● **What you should do**: Your task is to copy every line of this material exactly.

● **Material for this exercise**:
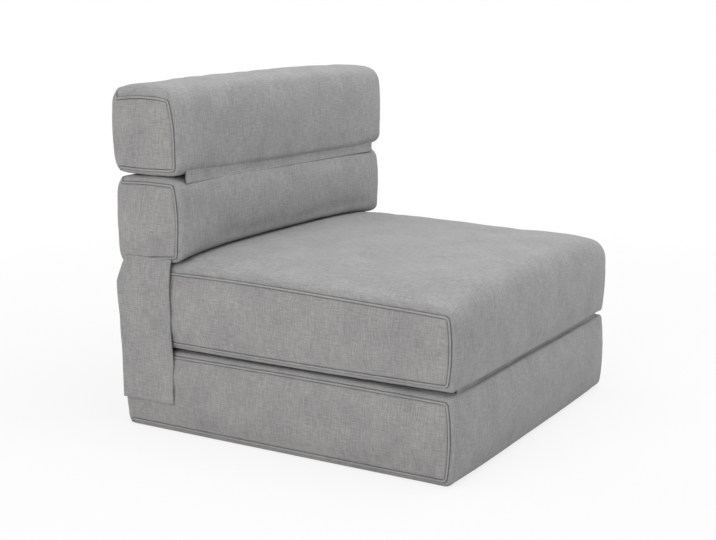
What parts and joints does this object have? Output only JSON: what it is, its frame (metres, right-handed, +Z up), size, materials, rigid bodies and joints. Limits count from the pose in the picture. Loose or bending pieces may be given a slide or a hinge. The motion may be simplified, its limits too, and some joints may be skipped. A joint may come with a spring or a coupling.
{
  "type": "convertible chair bed",
  "caption": "Armless folding chair bed: foam base and seat cushions with stacked back bolsters in zipped fabric covers, hinged edge to edge so that they unfold into a flat bed, with side flaps.",
  "frame": {"origin": "on the floor under the middle of the folded chair", "axes": "+Z up, the seat's front faces -Y, +X is the right-hand side seen from the front"},
  "size_m": [0.7592, 0.756, 0.682],
  "materials": {
    "woven_cover": "matte",
    "woven_panel": "matte",
    "welt": "matte",
    "hinge_fabric": "matte",
    "flap_fabric": "matte",
    "foam": "matte",
    "zip_tape": "matte",
    "zip_slider": "satin",
    "hook_tape": "matte",
    "loop_tape": "matte"
  },
  "bodies": {
    "base": {"base_cover": "woven_cover", "base_foam_core": "foam", "base_left_end_panel": "woven_panel", "base_left_piping": "welt", "base_right_end_panel": "woven_panel", "base_right_piping": "welt", "base_zip_chain": "zip_tape", "front_hinge_strip": "hinge_fabric", "left_loop_patch": "loop_tape", "right_loop_patch": "loop_tape"},
    "seat": {"rear_hinge_strip": "hinge_fabric", "seat_cover": "woven_cover", "seat_foam_core": "foam", "seat_left_end_panel": "woven_panel", "seat_left_piping": "welt", "seat_right_end_panel": "woven_panel", "seat_right_piping": "welt", "seat_zip_chain": "zip_tape"},
    "backrest": {"backrest_cover": "woven_cover", "backrest_foam_core": "foam", "backrest_left_end_panel": "woven_panel", "backrest_left_piping": "welt", "backrest_right_end_panel": "woven_panel", "backrest_right_piping": "welt", "backrest_zip_chain": "zip_tape", "headrest_hinge_strip": "hinge_fabric"},
    "headrest": {"headrest_cover": "woven_cover", "headrest_foam_core": "foam", "headrest_left_end_panel": "woven_panel", "headrest_left_piping": "welt", "headrest_right_end_panel": "woven_panel", "headrest_right_piping": "welt", "headrest_zip_chain": "zip_tape"},
    "backrest_zip_slider": {"backrest_zip_slider": "zip_slider"},
    "base_zip_slider": {"base_zip_slider": "zip_slider"},
    "headrest_zip_slider": {"headrest_zip_slider": "zip_slider"},
    "left_flap": {"left_hook_patch": "hook_tape", "left_side_flap": "flap_fabric"},
    "right_flap": {"right_hook_patch": "hook_tape", "right_side_flap": "flap_fabric"},
    "seat_zip_slider": {"seat_zip_slider": "zip_slider"}
  },
  "joints": [
    {"name": "seat_unfold", "type": "hinge", "parent": "base", "child": "seat", "pos_m": [0, -0.38, 0.17], "axis": [1, 0, 0], "range_deg": [0, 180], "deforming": ["front_hinge_strip"]},
    {"name": "back_unfold", "type": "hinge", "parent": "seat", "child": "backrest", "pos_m": [0, 0.381, 0.341], "axis": [-1, 0, 0], "range_deg": [0, 180], "deforming": ["rear_hinge_strip"]},
    {"name": "head_unfold", "type": "hinge", "parent": "backrest", "child": "headrest", "pos_m": [0, 0.206, 0.512], "axis": [1, 0, 0], "range_deg": [0, 180], "deforming": ["headrest_hinge_strip"]},
    {"name": "left_flap_lift", "type": "hinge", "parent": "backrest", "child": "left_flap", "pos_m": [-0.3744, 0.3, 0.358], "axis": [0, 1, 0], "range_deg": [0, 150]},
    {"name": "right_flap_lift", "type": "hinge", "parent": "backrest", "child": "right_flap", "pos_m": [0.3744, 0.3, 0.358], "axis": [0, -1, 0], "range_deg": [0, 150]},
    {"name": "base_zip_slide", "type": "slide", "parent": "base", "child": "base_zip_slider", "axis": [1, 0, 0], "range_m": [0, 0.466]},
    {"name": "seat_zip_slide", "type": "slide", "parent": "seat", "child": "seat_zip_slider", "axis": [1, 0, 0], "range_m": [0, 0.466]},
    {"name": "backrest_zip_slide", "type": "slide", "parent": "backrest", "child": "backrest_zip_slider", "axis": [1, 0, 0], "range_m": [0, 0.466]},
    {"name": "headrest_zip_slide", "type": "slide", "parent": "headrest", "child": "headrest_zip_slider", "axis": [1, 0, 0], "range_m": [0, 0.466]}
  ]
}
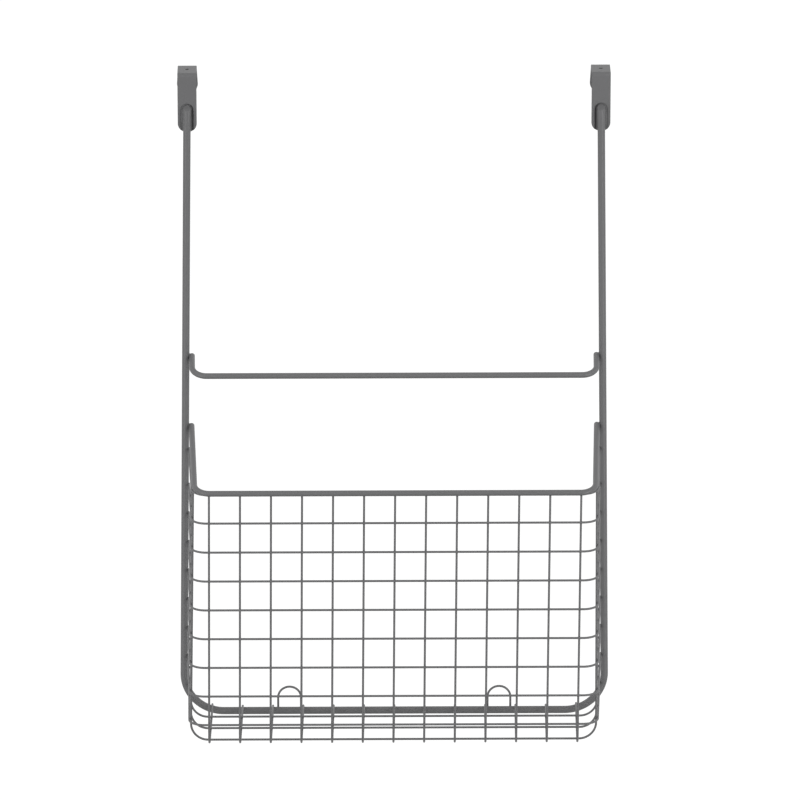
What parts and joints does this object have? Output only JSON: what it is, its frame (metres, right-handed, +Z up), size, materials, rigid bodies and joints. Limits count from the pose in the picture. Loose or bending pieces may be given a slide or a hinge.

● **Full answer**:
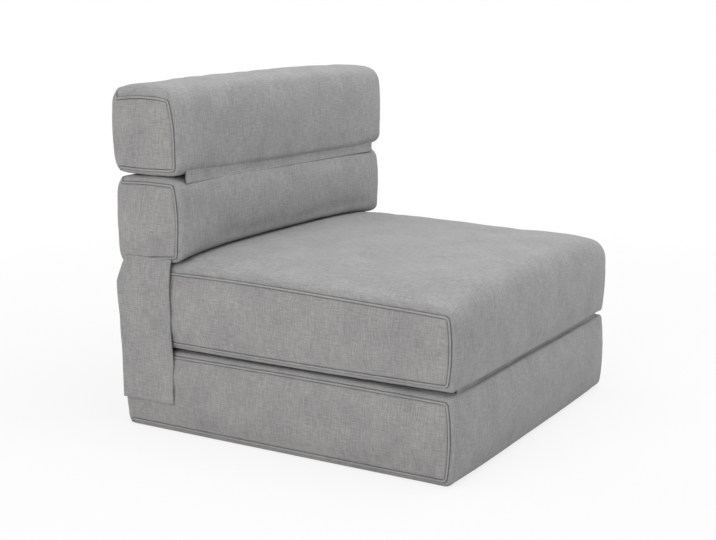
What parts and joints does this object have? Output only JSON: what it is, its frame (metres, right-handed, +Z up), size, materials, rigid bodies and joints. Limits count from the pose in the picture. Loose or bending pieces may be given a slide or a hinge. The motion may be simplified, its limits too, and some joints may be skipped. A joint may come with a spring or a coupling.
{
  "type": "convertible chair bed",
  "caption": "Armless folding chair bed: foam base and seat cushions with stacked back bolsters in zipped fabric covers, hinged edge to edge so that they unfold into a flat bed, with side flaps.",
  "frame": {"origin": "on the floor under the middle of the folded chair", "axes": "+Z up, the seat's front faces -Y, +X is the right-hand side seen from the front"},
  "size_m": [0.7592, 0.756, 0.682],
  "materials": {
    "woven_cover": "matte",
    "woven_panel": "matte",
    "welt": "matte",
    "hinge_fabric": "matte",
    "flap_fabric": "matte",
    "foam": "matte",
    "zip_tape": "matte",
    "zip_slider": "satin",
    "hook_tape": "matte",
    "loop_tape": "matte"
  },
  "bodies": {
    "base": {"base_cover": "woven_cover", "base_foam_core": "foam", "base_left_end_panel": "woven_panel", "base_left_piping": "welt", "base_right_end_panel": "woven_panel", "base_right_piping": "welt", "base_zip_chain": "zip_tape", "front_hinge_strip": "hinge_fabric", "left_loop_patch": "loop_tape", "right_loop_patch": "loop_tape"},
    "seat": {"rear_hinge_strip": "hinge_fabric", "seat_cover": "woven_cover", "seat_foam_core": "foam", "seat_left_end_panel": "woven_panel", "seat_left_piping": "welt", "seat_right_end_panel": "woven_panel", "seat_right_piping": "welt", "seat_zip_chain": "zip_tape"},
    "backrest": {"backrest_cover": "woven_cover", "backrest_foam_core": "foam", "backrest_left_end_panel": "woven_panel", "backrest_left_piping": "welt", "backrest_right_end_panel": "woven_panel", "backrest_right_piping": "welt", "backrest_zip_chain": "zip_tape", "headrest_hinge_strip": "hinge_fabric"},
    "headrest": {"headrest_cover": "woven_cover", "headrest_foam_core": "foam", "headrest_left_end_panel": "woven_panel", "headrest_left_piping": "welt", "headrest_right_end_panel": "woven_panel", "headrest_right_piping": "welt", "headrest_zip_chain": "zip_tape"},
    "backrest_zip_slider": {"backrest_zip_slider": "zip_slider"},
    "base_zip_slider": {"base_zip_slider": "zip_slider"},
    "headrest_zip_slider": {"headrest_zip_slider": "zip_slider"},
    "left_flap": {"left_hook_patch": "hook_tape", "left_side_flap": "flap_fabric"},
    "right_flap": {"right_hook_patch": "hook_tape", "right_side_flap": "flap_fabric"},
    "seat_zip_slider": {"seat_zip_slider": "zip_slider"}
  },
  "joints": [
    {"name": "seat_unfold", "type": "hinge", "parent": "base", "child": "seat", "pos_m": [0, -0.38, 0.17], "axis": [1, 0, 0], "range_deg": [0, 180], "deforming": ["front_hinge_strip"]},
    {"name": "back_unfold", "type": "hinge", "parent": "seat", "child": "backrest", "pos_m": [0, 0.381, 0.341], "axis": [-1, 0, 0], "range_deg": [0, 180], "deforming": ["rear_hinge_strip"]},
    {"name": "head_unfold", "type": "hinge", "parent": "backrest", "child": "headrest", "pos_m": [0, 0.206, 0.512], "axis": [1, 0, 0], "range_deg": [0, 180], "deforming": ["headrest_hinge_strip"]},
    {"name": "left_flap_lift", "type": "hinge", "parent": "backrest", "child": "left_flap", "pos_m": [-0.3744, 0.3, 0.358], "axis": [0, 1, 0], "range_deg": [0, 150]},
    {"name": "right_flap_lift", "type": "hinge", "parent": "backrest", "child": "right_flap", "pos_m": [0.3744, 0.3, 0.358], "axis": [0, -1, 0], "range_deg": [0, 150]},
    {"name": "base_zip_slide", "type": "slide", "parent": "base", "child": "base_zip_slider", "axis": [1, 0, 0], "range_m": [0, 0.466]},
    {"name": "seat_zip_slide", "type": "slide", "parent": "seat", "child": "seat_zip_slider", "axis": [1, 0, 0], "range_m": [0, 0.466]},
    {"name": "backrest_zip_slide", "type": "slide", "parent": "backrest", "child": "backrest_zip_slider", "axis": [1, 0, 0], "range_m": [0, 0.466]},
    {"name": "headrest_zip_slide", "type": "slide", "parent": "headrest", "child": "headrest_zip_slider", "axis": [1, 0, 0], "range_m": [0, 0.466]}
  ]
}
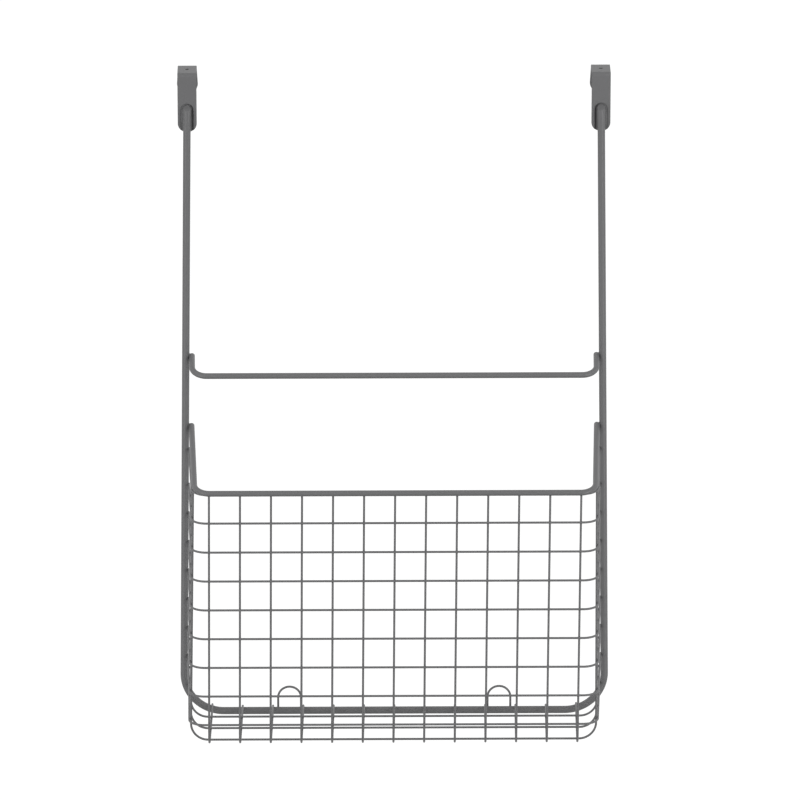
What parts and joints does this object have? Output only JSON: what it is, its frame (metres, right-handed, +Z up), size, materials, rigid bodies and joints. Limits count from the pose in the picture. Loose or bending pieces may be given a slide or a hinge.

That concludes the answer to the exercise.